Les écoles d’officiers invitée à faire preuve de plus « d’ouverture sociale » par la ministre des Armées
Fils d’un esclave antillais, Camille Mortenol fut remarqué par Victor Schoelcher [qui fit adopter l’abolition de l’esclavage, ndlr] pour ses facilités intellectuelles, notamment en mathématiques. L’homme politique fit alors jouer ses relations pour lui obtenir une bourse, ce qui lui permit d’étudier au lycée Montaigne, à Bordeaux. Son baccalauréat ès-Sciences en poche, le jeune homme fut reçu à l’École polytechnique [X] en 1880. Il en sortira 18e sur 205, avant d’entamer une carrière prometteuse d’officier de marine, malgré les préjugés de son temps.
L’histoire de Camille Mortenol montre que l’on peut très bien réussir sans forcément être issu d’un milieu favorisé. Or, et alors que, à sa création, l’École polytechnique se proposait d’aller « chercher les meilleurs partout en France », une étude réalisée par Nicolas Berkouk et Pierre François a montré que 80% des élèves ont des parents cadres ou exerçant une profession libérale. Dans le même temps, ceux issus d’un milieu ouvrier [29,2% de la population] ne représentaient que seulement 1,1% des classes. Et cela, malgré les initiatives prises ces dernières années en faveur de l’égalité des chances.
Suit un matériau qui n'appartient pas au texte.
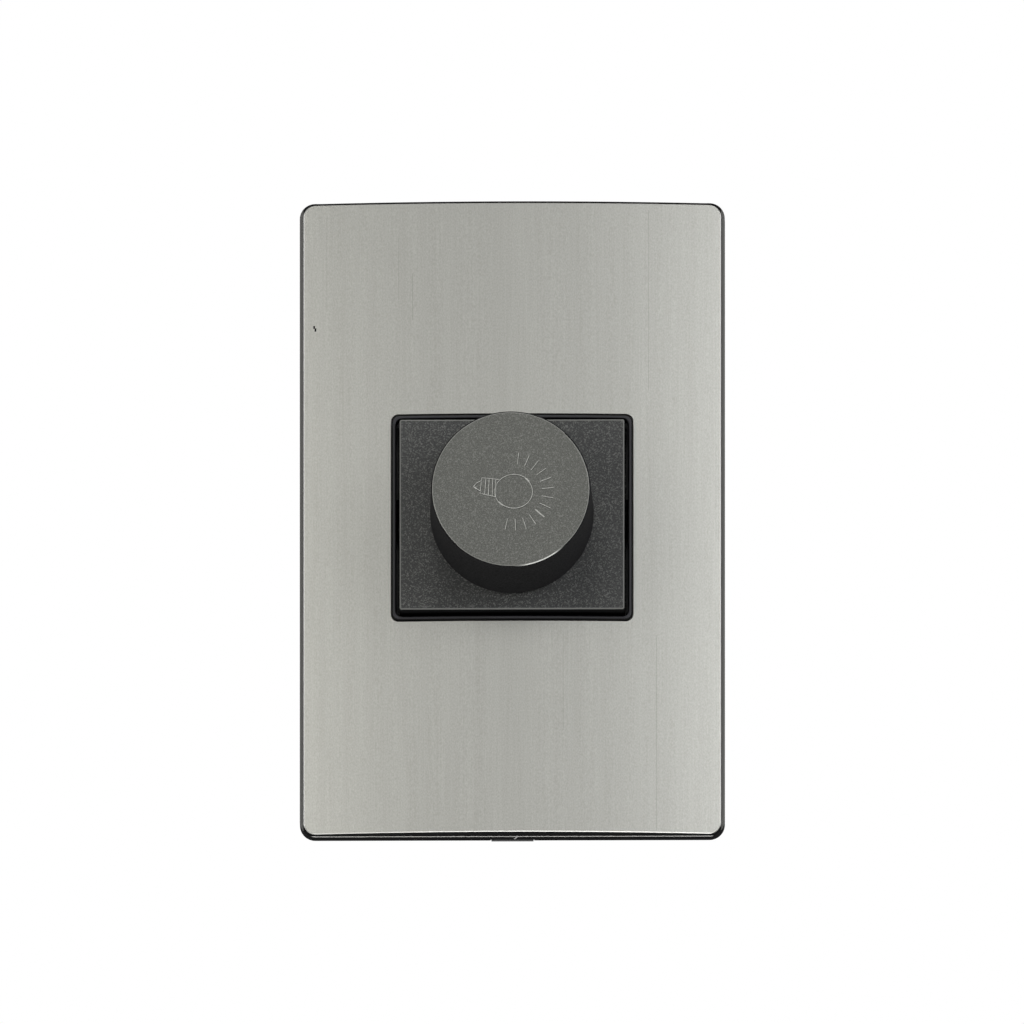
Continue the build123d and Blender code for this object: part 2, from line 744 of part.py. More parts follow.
# Carbon track on the wafer, open at the bottom
track_end = travel_deg / 2 + 2
with BuildPart() as resistor_track:
    with BuildSketch(front(wafer_front)):
        with BuildLine():
            rim = CenterArc((0, 0), track_radius + track_width / 2, 90 - track_end, 2 * track_end)
            bore = CenterArc((0, 0), track_radius - track_width / 2, 90 - track_end, 2 * track_end)
            Line(rim @ 0, bore @ 0)
            Line(rim @ 1, bore @ 1)
        make_face()
    extrude(amount=track_thickness)
finish(resistor_track.part, "resistor_track")

# Rotor: moulded disc on the shaft's tail, with the lug that meets the can's stop
lug_turn = 90 - rest_from_top_deg
with BuildPart() as control_rotor:
    with BuildSketch(front(rotor_back)):
        Circle(rotor_diameter / 2)
        with BuildLine():
            tip = CenterArc((0, 0), lug_reach, lug_turn - lug_angle / 2, lug_angle)
            Line((0, 0), tip @ 0)
            Line((0, 0), tip @ 1)
        make_face()
        Circle(shaft_tail_diameter / 2 + shaft_push_fit, mode=Mode.SUBTRACT)
    extrude(amount=rotor_thickness)
finish(control_rotor.part, "control_rotor")

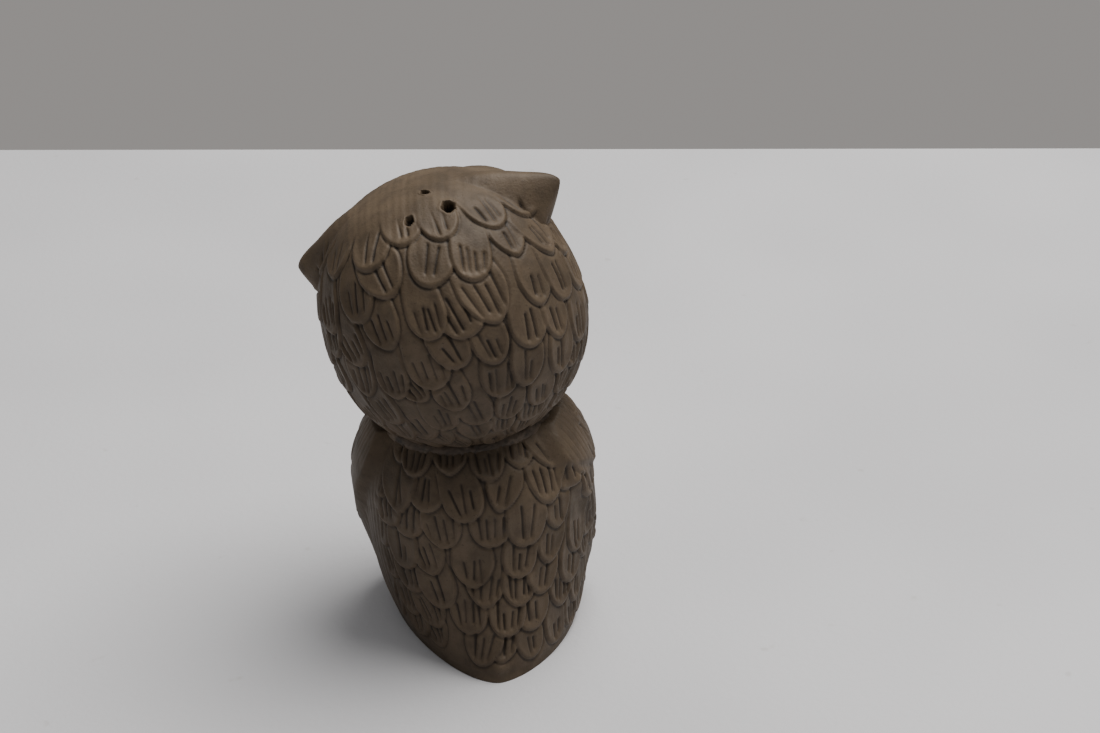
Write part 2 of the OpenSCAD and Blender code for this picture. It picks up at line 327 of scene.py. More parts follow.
def feather_head(skin):
    rng = np.random.default_rng(11)
    for row in reversed(range(len(HEAD_ROWS))):
        tip_angle, reach_angle, width = HEAD_ROWS[row]
        theta, reach = np.radians(tip_angle), np.radians(reach_angle)
        above = np.radians(HEAD_ROWS[row - 1][0] if row else 38)
        length = HEAD_R * (theta - above) + 4.0
        count = max(2, round(2 * reach * HEAD_R * np.sin(theta) / (width * 0.98)))
        step = 2 * reach / count
        order = list(range(count + 1))
        rng.shuffle(order)
        for k in order:
            turn = -reach + (k + 0.5 * (row % 2)) * step + rng.normal() * 0.15 * step
            lower = theta + rng.normal() * 0.045
            way = polar(lower, turn)
            down = polar(lower + np.pi / 2, turn)
            down = down + np.cross(way, down) * rng.normal() * SKEW
            way, down = ROW_AXES @ way, HEAD_AXES @ ROW_AXES @ down
            tip = on_head(way * head_radius(way[None])[0])
            lay_feather(skin, tip, down, width * rng.uniform(0.88, 1.24), length,
                        rng.uniform(*TIP_POWERS), FEATHER_LIFT, int(rng.integers(2, 5)), rng)


def polar(theta, turn):
    """A direction by its angle from the pole and its turn from the back."""
    return np.array([np.sin(theta) * np.sin(turn), np.sin(theta) * np.cos(turn), np.cos(theta)])


def make_head():
    columns, rows = dense_turns(), head_rows()
    theta, alpha = (g.ravel() for g in np.meshgrid(rows, columns, indexing="ij"))
    way = np.stack([np.sin(theta) * np.sin(alpha), np.sin(theta) * np.cos(alpha), np.cos(theta)], 1)
    radius = head_radius(way) - SKIN_INSET
    plain = HEAD + (way * radius[:, None]) @ HEAD_AXES.T
    plain_skin = Skin(plain, len(rows), len(columns))
    feather_head(plain_skin)
    tufts = tuft_height(way, 1, LEFT_TUFT) + tuft_height(way, -1, RIGHT_TUFT)
    face = face_height(way)
    smooth = smoothstep(0.15, 0.9, tufts) + smoothstep(0.25, 0.8, np.abs(face))
    front = smoothstep(1.75, 2.1, np.abs(alpha)) * (1 - smoothstep(1.75, 1.95, theta))
    first_row = row_angle(way) + 0.03 * np.sin(5 * alpha)
    keep = (1 - np.clip(smooth + front, 0, 1)) * smoothstep(0.66, 0.84, first_row)
    skin = Skin(HEAD + (way * (radius + tufts + face)[:, None]) @ HEAD_AXES.T, len(rows), len(columns))
    skin.height = plain_skin.height * keep + crown_streaks(way, theta, tufts)
    skin.way, skin.tufts = way, tufts
    return skin


def row_angle(way):
    """The angle from the pole that the feather rows run round."""
    return np.arccos(np.clip(way @ ROW_AXES[:, 2], -1, 1))


def crown_streaks(way, theta, tufts):
    """Faint brushed lines on the smooth crown and along the tufts."""
    across = way[:, 0] * HEAD_R
    lines = np.sin(across * 4.2 + 1.5 * np.sin(way[:, 1] * 5)) * np.sin(across * 1.7 + 2.0)
    return 0.035 * lines * (1 - smoothstep(0.5, 0.9, theta)) * (1 - smoothstep(0.5, 2.0, tufts))


POUR_HOLES = (
    # place across and behind the head's axis and radius in mm, how far the slip has closed it
    (-7.3, 7.1, 1.05, 0.0), (-3.7, 3.1, 0.6, 0.4), (-1.1, 9.1, 0.8, 0.6),
)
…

La ministre des Armées, Florence Parly, a-t-elle pensé à Camille Mortenol, lors de la remise de rapports sur l’ouverture sociale dans les grandes écoles? Peut-être. En tout cas, elle a fait observer que ce n’est pas parce qu’un élève est boursier qu’il réussira moins bien que ceux qui ne le sont pas… D’où son intention de doubler, d’ici 5 ans, la proportion d’élèves boursiers présents sur les bancs de l’École polytechnique. Proportion qui est actuellement de 12%.
« Le classement de sortie de l’X montre que les élèves boursiers admis à l’école réussissent aussi bien que les autres », a ainsi relevé Mme Parly, le 14 octobre, à l’occasion de la remise de rapports sur l’ouverture sociale dans les grandes écoles.
Pour autant, et suivant les recommandations d’Éric Labayle, le président de l’X, il n’est nullement question d’instaurer un système de quotas. En revanche, tous les élèves des classes préparatoires ne sont pas forcément égaux face au concours… D’où des mesures qui devront permettre de rétablir une certaine équité. Certaines sont simples, comme celle consistant à donner un accès aux annales des épreuves écrites et orales à tous.
« Les annales en open data, cela ne coûte rien, et c’est si précieux lorsqu’on prépare un concours, d’autant plus quand on étudie dans une prépa qui ne dispose pas de sa propre base de données », a expliqué Mme Parly. Il est également prévu des efforts pour détecter les élèves les plus méritants ainsi que pour améliorer la préparation et l’accompagnement des candidats boursiers.
Cela pourrait passer par l’installation, sur le plateau de Saclay [où est implantée l’École polytechnique, ndlr], d’une classe préparatoire ouverte aux élèves boursiers les plus prometteurs. « Les élèves de l’X seraient directement impliqués pour apporter du soutien et du tutorat », a précisé la ministre, pour qui « mettre le pied à l’étrier de ces jeunes est un devoir. » Et d’ajouter : « Ce qu’il faut bien comprendre, c’est que ce n’est pas la diversité contre l’excellence. C’est, au contraire, l’excellence par la diversité. »
Cela étant, Mme Parly n’a pas l’intention de s’arrêter à l’École polytechnique. Même si les armées mettent en avant « l’escalier social », il n’en reste pas moins que les écoles d’officier auront également à s’ouvrir d’avantange.
« Nous avons la ferme intention de prolonger cette recherche d’ouverture sociale en demandant à nos grandes écoles d’officiers, et je pense à Saint-Cyr, l’École Navale et l’École de l’Air, de nous faire des propositions concrètes en ce sens dans les mois prochains », a en effet déclaré Mme Parly.
Cependant, le problème ne se pose sans doute pas dans les mêmes termes. La Marine nationale avait tenté d’élargir sa base de recrutement en réformant les modalités d’accès à l’École navale, ce dernier s’appuyant sur la banque d’épreuves du concours de l’École centrale. Mais cela fut sans effet sur la sociologie des élèves de la « baille ». En ira-t-il autrement si la main est tendue aux élèves boursiers?